The ACLU has no problem with rules that are genuinely intended to protect public health and keep parks safe and manageable, Honig said. It’s when rules are really veiled attempts to discourage people from exercising their rights that the ACLU objects.

“When you’re putting restrictions on activities relating to homelessness — when you’re making it criminal to aid the homeless — then we’d be very concerned,” he said. “If you had regulations that were not designed to protect public health but if they were really meant just to stop people from feeding people, we’d be concerned.” Honig said the ACLU hasn’t heard from anybody (other than The Columbian) regarding this issue in Esther Short Park, but “in Washington state, we’ve seen periodic efforts by various government agencies in various cities to pass laws or policies that we think interfere with the rights of homeless people. We’ve opposed ones that we feel are not reasonable,” he said.

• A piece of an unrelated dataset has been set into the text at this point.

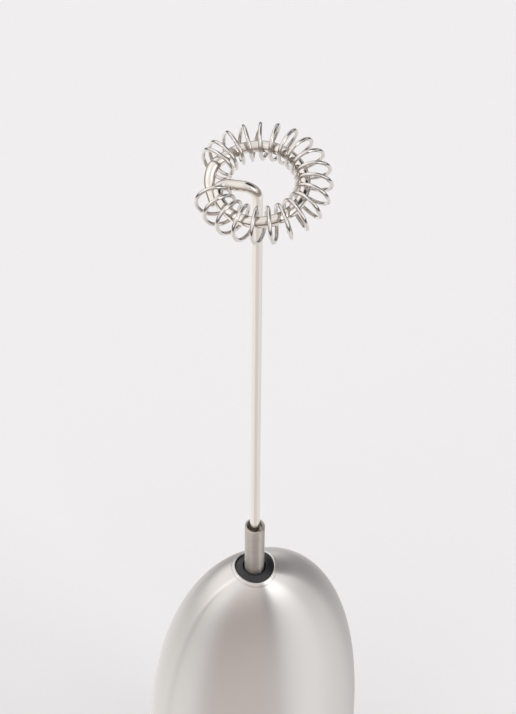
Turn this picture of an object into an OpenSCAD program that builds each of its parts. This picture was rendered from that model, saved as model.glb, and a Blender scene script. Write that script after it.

A few years ago, Orlando, Fla., was the site of a federal court case as the city and homeless advocates tussled over large-scale efforts to feed the homeless in downtown parks. In 2011, a federal appeals court found that while the homeless and their supporters have some protected free speech rights, the city may restrict weekly events to a “time, place and manner” that is reasonable.

In Orlando, that has meant requiring any group conducting a large-scale event where food is provided to get a permit — with only two permits per year issued for any given park.